Local authorities declare support for HVCA membership
The commercial value of independent assessment — Robert Higgs, director of HVCA.
Nearly half of local authorities think it is essential that the contractors they commission to undertake building, construction or maintenance work are members of their relevant trade association. According to research commissioned by the HVCA and carried out by independent market-research organisation BMG Research, only 6% say they do not feel it is important, with 70% believing such membership to be either very important or essential. 203 local authorities were contacted by BMG. One of the questions was whether they would stipulate members of HVCA when assessing the suitability of contractors/installers for HVACR installations. Nearly 80% of local authorities could give estimates for the total value of construction and maintenance contracts they award. The average was £8.4 million, implying a total of £1.7 billion for all 203 local authorities contacted. 88% of local authorities prefer or stipulate that the contractor is a member of HVCA, with 38% actually stipulating that the installer must be a member. Following the association’s introduction in April last year of the third-party independent inspection and assessment of its members, local authorities were invited to comment on this new strict criterion for membership. A massive 76% believed its introduction to be very important or essential (33%). Only 3% said they did not feel it was important. 62% said it had already made them more likely to choose an HVCA member for HVACR contracts now that the association has made this move.

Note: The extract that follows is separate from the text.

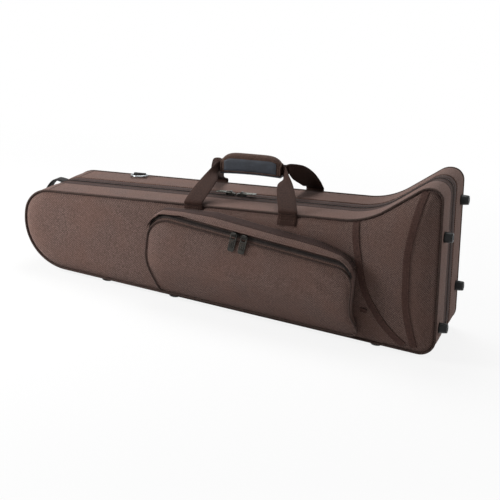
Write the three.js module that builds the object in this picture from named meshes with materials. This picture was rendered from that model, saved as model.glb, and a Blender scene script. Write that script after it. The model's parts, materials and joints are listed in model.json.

HVCA director Robert Higgs believes these ‘approval ratings’ among local authorities will rise even higher as public-sector specifiers become more familiar with the association’s inspection and assessment regime. ‘The conclusion must be that the introduction of independent member inspection and assessment is already improving members’ chances of being selected for local-authority tender lists and so gaining additional work. That, surely, is the acid test.’